I have conducted an analysis of recent trends in power prices in Pakistan using data available from the Ministry of Finance and the State Bank of Pakistan. After allowing for official consumer price inflation (CPI), the official metered price of electricity has significantly decreased in real terms for most consumers over the last few years while remaining relatively constant for high consumption consumers. This price, of course, is only a small proportion of real power costs that have to include standby generators, fuel, maintenance, labour etc. However this official price determines cash flow to the power companies and sends a strong price signal to consumers who often are not aware of the full cost.
When compared with the overall significant increase in the cost of energy worldwide over the same time span, this suggests that the Pakistan government has chosen to decrease energy prices, thereby increasing subsidies. The predictable result has been supply shortages because insufficient funds are collected to cover the cost of providing the energy, and a decreasing price encourages wasteful use of energy.
My interest lies in researching engineering practice, originating with observations that the cost of engineered services such as water supply and electricity is much greater for end users in Pakistan than it is in countries like Australia and the USA. The most extreme example is clean potable water which costs between 20 and 50 times as much in Pakistan per thousand litres as it does in Australia. In Australia, clean safe drinking water is delivered to taps in houses and businesses at approximately 2 dollars per tonne and is available at high pressure, 24 hours per day. In Pakistan the cost is anywhere from $40-$90 per tonne depending on how the water is obtained, including factors such as the value of time spent carrying and preparing safe potable water. If this sounds surprising, consider the cost of 20 litre plastic water bottles, and remember that you need 50 for a tonne of water. In terms of energy used at the point of application, electricity costs are 3-5 times higher than in Australia, in real cash terms, after allowing for the costs of standby generators, reduced life of appliances, poor maintenance and inefficient design.

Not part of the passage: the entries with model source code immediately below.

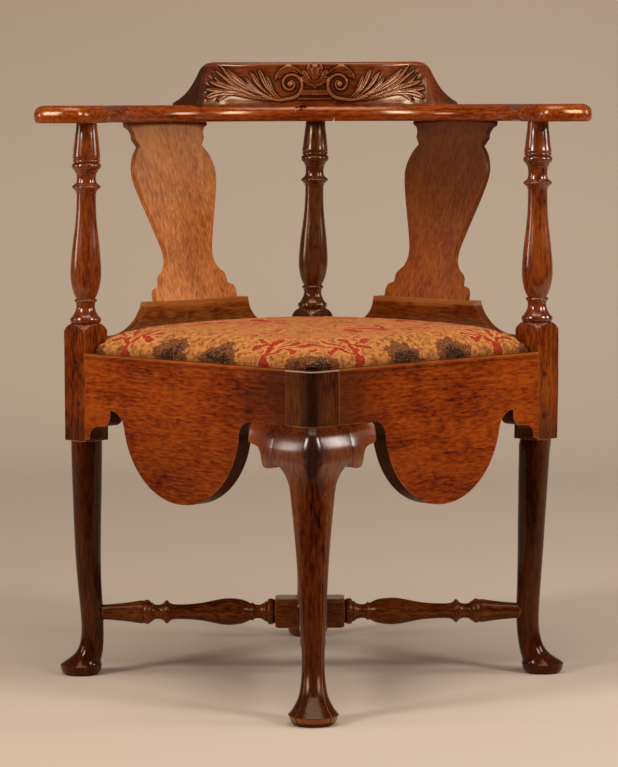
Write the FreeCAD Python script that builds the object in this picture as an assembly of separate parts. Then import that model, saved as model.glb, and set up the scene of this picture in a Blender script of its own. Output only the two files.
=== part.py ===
import FreeCAD, Part
import math
import os

# A corner chair. Its square seat stands on a corner, with a cabriole leg in front and three turned
# posts at the sides and back that carry a curved arm. Everything is drawn with the seat's centre on
# the Z axis, X to the right and Y to the back, and moved on writing to the middle of the footprint.

V = FreeCAD.Vector
centre = V(0, 0, 0)
up = V(0, 0, 1)
across = V(1, 0, 0)

# Driving dimensions, in millimetres
postReach = 292.0          # seat centre to a post's axis, along the seat's diagonal
blockSize = 40.0           # square of the three turned posts where the rails meet them
stileSize = 46.0           # square of the front leg where the rails meet it
blockBottom = 307.0
blockTop = 458.0
railThickness = 22.0
railTop = 421.0
railBottom = 353.0         # straight lower edge of the rails
rebateWidth = 6.0          # step inside the rails that the slip seat drops into
rebateDepth = 14.0
tenonThickness = 8.0
tenonInset = 6.5           # outer face of a rail to its tenon
tenonLength = 24.0
pegRadius = 3.4
armUnderside = 716.5
armThickness = 22.5
armInner = 262.0           # radii of the curved arm about the seat's centre
armOuter = 327.0
lapHalf = 27.0             # half the length of the lap that joins the two arms at the back
crestTop = 797.0
shoeTop = 480.0
shoeThickness = 17.5
splatThickness = 9.0
splatLean = 13.7           # degrees that the splats lean outward
stretcherHeight = 81.0
footRadius = 27.4
frontReach = 349.0         # seat centre to the middle of the front foot
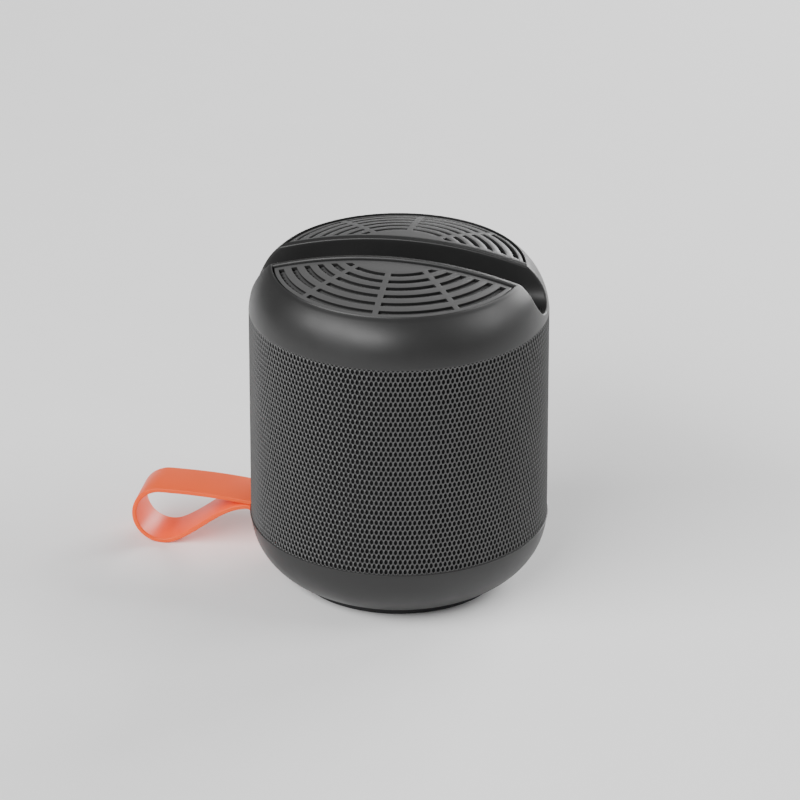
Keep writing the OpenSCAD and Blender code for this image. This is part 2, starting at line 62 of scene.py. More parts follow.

These differences are hard to explain, given that the necessary technology is available to anyone who wishes to acquire it, and well publicised. I have concluded that most of the difference can be explained by differences in engineering productivity: the ability of engineering enterprises to provide a reliable service at a given level of quality and cost. Unfortunately, engineering education programmes world-wide provide inadequate preparation for young engineers to overcome these issues.
There are some new technologies that could help with electricity, gas and water supply rationing (load shedding), however they need extensive testing and development to understand how social and community factors would interact with these technologies. The privately owned mobile phone systems demonstrate that high-tech engineering can work in an environment like Pakistan providing a high quality service at much lower cost than the government monopoly they replaced. New technologies could do the same for water, gas and electricity services.
In the meantime, the only policy option available to the Pakistan government is to gradually increase prices to encourage greater efficiency in energy and water use that will occur through market responses. Currently there is significant obvious wastage in the use of water and electricity in Pakistan.
The appropriate way to safeguard the interests of the poor is to provide compensation payments funded from taxes collected through energy distribution. Energy taxes, like taxes on petrol, are reasonably easy to collect as part of the energy distribution system. In Australia, the government is now distributing social welfare benefits through community organisations and charities, sidestepping most of the impersonal bureaucracy of government social welfare agencies.
Reducing the price and rationing the commodity, as demonstrated by the current situation, is highly inefficient, penalises the poor, cripples the economy, and holds most of the country in a state of near destitution. This situation can be changed if enough people desire improvements.
The writer is Winthrop Professor at The University of Western Australia. He has extensively studied engineering practice and the economics of public utility infrastructure in Pakistan, India and Australia since 2001.